Creating a Rubric with questions

Flexible evaluations use the same Rubric as all other evaluations. This means that question sets can be created and configured with either the UI or the SDK. However, the evaluation can only be run through the SDK (see below for instructions).

If there is already an existing question set that you want the evaluation to be run against, you can retrieve the question set through the id and run the evaluation through the SDK. If you want to create a new question set, you can either configure it through the UI and then retrieve the question set the same way as retrieving an existing question set. Or you can create one directly with the SDK.

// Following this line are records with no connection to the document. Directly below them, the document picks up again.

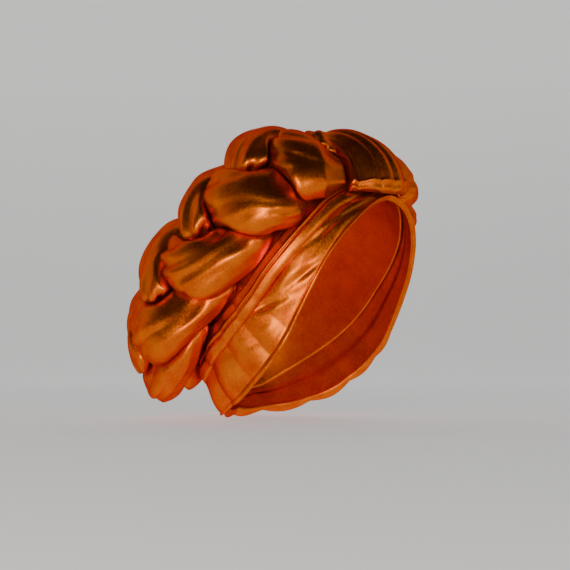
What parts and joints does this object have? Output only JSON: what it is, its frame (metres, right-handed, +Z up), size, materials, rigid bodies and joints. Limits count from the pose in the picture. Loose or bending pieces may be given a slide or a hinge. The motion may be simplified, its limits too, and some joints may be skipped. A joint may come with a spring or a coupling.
{
  "type": "braided turban",
  "caption": "Ready-tied turban: a hollow cap with a wide folded brow band, a pleated front knot and padded braids running round the head from the knot to the nape.",
  "frame": {"origin": "the point inside the cap that rests on the top of the head", "axes": "+Z up, the face looks along -Y, the wearer's left is +X"},
  "size_m": [0.2178, 0.224, 0.2306],
  "materials": {
    "cap_cloth": "metallic copper foil-coated stretch cloth",
    "band_cloth": "metallic copper foil-coated stretch cloth",
    "knot_cloth": "metallic copper foil-coated stretch cloth, pleated",
    "braid_cloth": "metallic copper foil-coated stretch cloth over wadding"
  },
  "bodies": {
    "root": {"crown_cap": "cap_cloth", "brow_band": "band_cloth", "front_knot": "knot_cloth", "strand_right_1": "braid_cloth", "strand_right_2": "braid_cloth", "strand_right_3": "braid_cloth", "strand_left_1": "braid_cloth", "strand_left_2": "braid_cloth", "strand_left_3": "braid_cloth"}
  },
  "joints": []
}
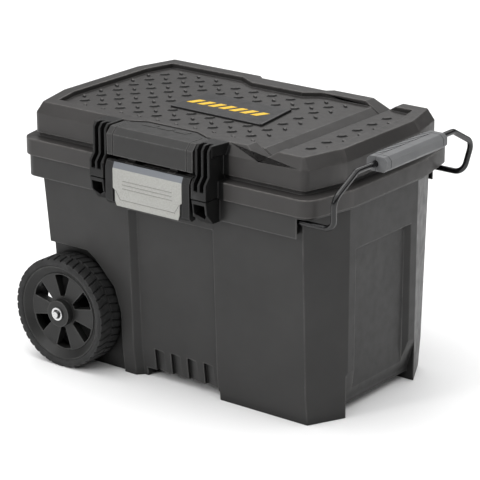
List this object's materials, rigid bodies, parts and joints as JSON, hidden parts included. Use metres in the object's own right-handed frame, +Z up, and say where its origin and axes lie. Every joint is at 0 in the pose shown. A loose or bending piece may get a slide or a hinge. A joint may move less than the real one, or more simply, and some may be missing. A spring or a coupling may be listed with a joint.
{
  "type": "wheeled tool chest",
  "caption": "Moulded tool chest with a hinged lid, a metal-faced front latch, two wheels on an axle at one end and a sliding bent-rod pull handle at the other.",
  "frame": {"origin": "on the floor, under the middle of the whole chest with its handle pushed in", "axes": "+X along the length towards the pull handle, +Y towards the rear hinges, +Z up"},
  "size_m": [0.6266, 0.4174, 0.418],
  "materials": {
    "tub_plastic": "fine moulded grain",
    "lid_plastic": "fine moulded grain",
    "trim_plastic": "smooth satin",
    "badge": "smooth, low gloss",
    "latch_metal": "fine bead-blasted",
    "steel": "zinc plated",
    "black_steel": "glossy black",
    "wheel_plastic": "satin moulded",
    "tyre_rubber": "moulded tread",
    "grip_plastic": "soft matte"
  },
  "bodies": {
    "tub": {"tub": "tub_plastic", "axle": "steel", "axle_washers": "steel", "axle_push_nuts": "steel", "hinge_pin_left": "steel", "hinge_pin_right": "steel", "handle_guide_front": "trim_plastic", "handle_guide_rear": "trim_plastic", "guide_screws": "steel"},
    "lid": {"lid": "lid_plastic", "latch_cover": "trim_plastic", "badge_plate": "badge", "latch_pin": "steel"},
    "latch": {"latch_frame": "trim_plastic", "latch_plate": "latch_metal"},
    "front_wheel": {"front_wheel": "wheel_plastic", "front_tyre": "tyre_rubber"},
    "rear_wheel": {"rear_wheel": "wheel_plastic", "rear_tyre": "tyre_rubber"},
    "handle": {"handle_rod": "black_steel", "grip_inner_half": "grip_plastic", "grip_outer_half": "grip_plastic", "grip_screws": "steel", "handle_stops": "trim_plastic"}
  },
  "joints": [
    {"name": "lid_hinge", "type": "hinge", "parent": "tub", "child": "lid", "pos_m": [-0.02225, 0.19875, 0.345], "axis": [-1, 0, 0], "range_deg": [0, 100]},
    {"name": "latch_hinge", "type": "hinge", "parent": "lid", "child": "latch", "pos_m": [-0.02225, -0.19765, 0.3635], "axis": [-1, 0, 0], "range_deg": [0, 95]},
    {"name": "front_wheel_spin", "type": "hinge", "parent": "tub", "child": "front_wheel", "pos_m": [-0.21995, -0.16575, 0.089], "axis": [0, 1, 0], "continuous": true},
    {"name": "rear_wheel_spin", "type": "hinge", "parent": "tub", "child": "rear_wheel", "pos_m": [-0.21995, 0.17625, 0.089], "axis": [0, 1, 0], "continuous": true},
    {"name": "handle_slide", "type": "slide", "parent": "tub", "child": "handle", "axis": [1, 0, 0], "range_m": [0, 0.36]}
  ]
}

Setting up the evaluation configuration

The magic moment of flexible evaluations shines through here. With flexible evaluation datasets, you will be able to customize two parts of the evaluation:

  1. Questions and Traces: Instead of the standard boxes for Input, Expected Output, and Output, having a flexible dataset will enable you to control the titles of each of the boxes users see on the evaluation screen.
  1. Annotation UI: Not only can you configure the content of what the boxes are, you will also be able to configure how they show up in the UI.

Annotation UI

If we go back to the example above where we have a flexible test case, this is what the test case looks like when we created the flexible dataset.

TEST_CASES = [
    {
        "input": {
            "question_type": "who",
            "question": "Who is the second president of the united states?",
        },
        "expected_output": {
            "percieved_mode": "declaratory",
            "answer": "John Adams",
        },
    }
]

Users can choose to show specific traces in the Annotation UI for each question by configuring the annotation through the annotation_config_dict

For example, the following configuration for annotations will create the following UI:

annotation_config_dict = {
    "annotation_config_type": "flexible",
    "direction": "row",
    "components": [
        [
            {
                "data_loc": ["test_case_data", "input", "question_type"],
            },
            {
                "data_loc": ["test_case_data", "expected_output", "question"],
            },
        ],
        [
            {
                "data_loc": ["test_case_output", "output", "perceived_mode"],
            },
           {
                "data_loc": ["test_case_output", "output", "answer"],
            },
        ],
    ],
}

One more thing that users can configure in the UI is if they want to have rows or columns. They do this with the directionkey. If the value isrow, then the items in the array will show up as rows in the annotations UI. If the value is col, then the items in the array will show up as columns in the annotations UI.

If a user selects row, the UI is limited to 2 columns.

If the user selects col, the UI is limited to 2 rows.

Questions and Traces

In addition to configuring the Annotations UI, users can also configure which traces will show up for which questions on the rubric with the question_id_to_annotation_config_dict object.

Going back to the original test case example, the following configuration means that for the first question in the rubric, the following traces will show up in the UI.

question_id_to_annotation_config_dict = {
    question_ids[1]: {
        "annotation_config": "flexible",  # NOTE: this has to be a flexible annotation config
        "components": [
        [
            {
                "data_loc": ["test_case_data", "input", "question_type"],
            },
            {
                "data_loc": ["test_case_data", "expected_output", "question"],
            },
        ],
        [
            {
                "data_loc": ["test_case_output", "output", "perceived_mode"],
            },
           {
                "data_loc": ["test_case_output", "output", "answer"],
            },
        ],
    ],,
    }
}

Creating the evaluation

The last thing to do after you've configured the evaluation is to run the evaluation. For flexible evaluations, only SDK support is available, so you would have to run the evaluation through the SDK.